Just two days after the NAACP said that the Miami Gardens Police Department may be committing “the most pervasive, most invasive, and most unjustified pattern of police harassment in the nation,” the city’s police chief has resigned.
Matthew Boyd was the first and only person to lead the force, which was formed in 2007. The officers have been accused of racially profiling both customers and employees at a local convenience store that was participating in a “zero tolerance” program meant to reduce crime by aggressively targeting suspicious-looking people. Store owner Alex Saleh got much more than he bargained for when he agreed to participate in the program. Perhaps most egregiously: One employee of the 207 Quickstop, Earl Sampson, was arrested 419 times for trespassing in the past five years, according to city records.
In response, Saleh installed 15 video cameras to record the routine harassment and to call into question how somebody can be trespassing while they’re at work. After the Miami Herald released some of his footage last month of cops manhandling elderly patrons and illegally searching the premises, it became national news reported by places like NPR and MSNBC.

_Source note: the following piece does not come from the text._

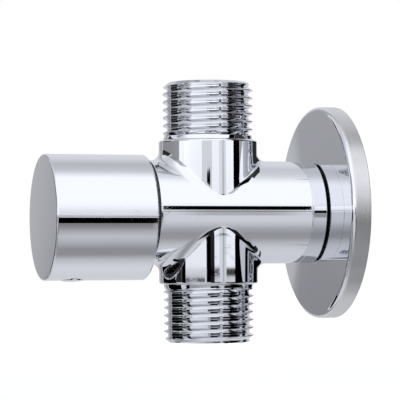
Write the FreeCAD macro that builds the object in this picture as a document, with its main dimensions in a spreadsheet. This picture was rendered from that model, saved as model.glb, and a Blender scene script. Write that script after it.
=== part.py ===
import FreeCAD, Part
import math
import operator
import os
import Sketcher

# Two-outlet shut-off valve for a wall: a tee-shaped tube with two G1/2 outlets, a quarter-turn
# ceramic headwork under a round knob, and a nipple that carries a sliding wall escutcheon.
# The origin is the middle of the escutcheon's back rim, which lies on the wall. +X points into
# the wall, +Z points up through the upper outlet, and the knob is at the -X end. Millimetres.

V = FreeCAD.Vector

SIZES = {
    # along the main axis, from the wall to the knob
    "escutcheon_height": 5.38,
    "escutcheon_gap": 0.42,
    "collar_width": 3.45,
    "outlet_distance": 21.48,
    "tube_stub": 15.15,
    "spigot_length": 4.4,
    "tail_beyond_wall": 5.5,
    # tube, necks and outlets
    "tube_diameter": 23.86,
    "spigot_diameter": 21.4,
    "crossing_fillet": 2.0,
    "shoulder_height": 16.5,
    "outlet_height": 30.0,
    "shoulder_round": 0.5,
    "thread_diameter": 20.955,
    "thread_chamfer": 1.0,
    "edge_break": 0.15,
    "outlet_bore": 13.0,
    "outlet_mouth_chamfer": 0.6,
    # bores of the body
    "headwork_thread": 16.66,
    "headwork_thread_end": 8.3,
    "chamber_diameter": 15.8,
    "seat_distance": 7.4,
    "seat_bore": 8.6,
    "seat_wall": 4.8,
    "headwork_ring": 1.6,
    "nipple_ring": 1.7,
    # inlet nipple, its ring and its strainer
    "nipple_thread": 16.66,
    "nipple_engagement": 8.2,
    "nipple_bore": 11.0,
    "nipple_hexagon": 12.0,
    "nipple_hexagon_depth": 8.0,
    "grip_groove_width": 2.0,
    "grip_groove_depth": 1.38,
    "grip_land_width": 1.25,
    "thread_relief_width": 1.2,
    "thread_relief_depth": 1.28,
    "strainer_wall": 0.4,
    "strainer_depth": 9.0,
    "strainer_rim_width": 1.0,
    # wall escutcheon
    "escutcheon_diameter": 49.6,
    "escutcheon_wall": 1.0,
    "escutcheon_slope": 0.85,
    "escutcheon_round": 1.1,
    "escutcheon_play": 0.57,
    "escutcheon_lip": 2.6,
    # knob and its fastening
    "knob_gap": 0.6,
    "knob_diameter": 28.7,
    "knob_length": 23.4,
    "knob_wall": 1.4,
    "knob_face": 2.0,
    "knob_bevel": 0.4,
    "knob_droop": 1.2,
    "hub_diameter": 17.0,
    "hub_clearance": 2.4,
    "rib_thickness": 1.6,
    "rib_length": 12.0,
    "screw_distance": 6.5,
    "screw_diameter": 5.0,
    "screw_hexagon": 2.5,
    "screw_hexagon_depth": 2.6,
    "screw_length": 5.6,
    "screw_boss_diameter": 8.6,
    "cap_diameter": 6.2,
    "cap_proud": 0.3,
    "cap_depth": 2.6,
    # headwork
    "flange_hexagon": 17.0,
    "flange_thickness": 3.2,
    "nose_diameter": 14.2,
    "disc_room": 12.6,
    "washer_thickness": 0.8,
    "spindle_diameter": 9.2,
    "spindle_end_diameter": 8.0,
    "spindle_flat_height": 3.2,
    "spindle_collar": 2.2,
    "stop_depth": 1.1,
    "stop_rib_angle": 40.0,
    "stop_play_angle": 2.0,
    "turn_angle": 90.0,
    "tongue_length": 7.0,
    "tongue_width": 4.6,
    "tongue_grip": 0.8,
    "ring_groove_width": 1.9,
    "ring_groove_depth": 1.4,
    "ring_groove_spacing": 3.4,
    "first_groove": 2.0,
    "clip_thickness": 0.8,
    "clip_width": 1.9,
    "clip_opening_angle": 50.0,
    "window_width": 7.0,
    "disc_thickness": 3.2,
    "disc_opening_angle": 68.0,
    "disc_opening_inner": 1.3,
    "disc_opening_outer": 4.5,
    "disc_lug_width": 3.0,
    "seal_thickness": 2.2,
    "backing_ring_width": 0.9,
    "backing_ring_thickness": 1.4,
    # clearances
    "fit_gap": 0.03,
    "running_gap": 0.05,
    "end_gap": 0.3,
    "bore_end_gap": 0.6,
}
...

Despite the national outrage, Boyd was quick to defend his police officers. He cited Miami Gardens’ zero-tolerance policy and its high crime rate, which is indeed among the highest in the county. (Last year the area saw 25 murders, 16 forcible rapes, and 369 robberies, according to the Florida Department of Law Enforcement.) Still, Quickstop 207 has never been robbed once in the 17 years that Saleh has owned the store.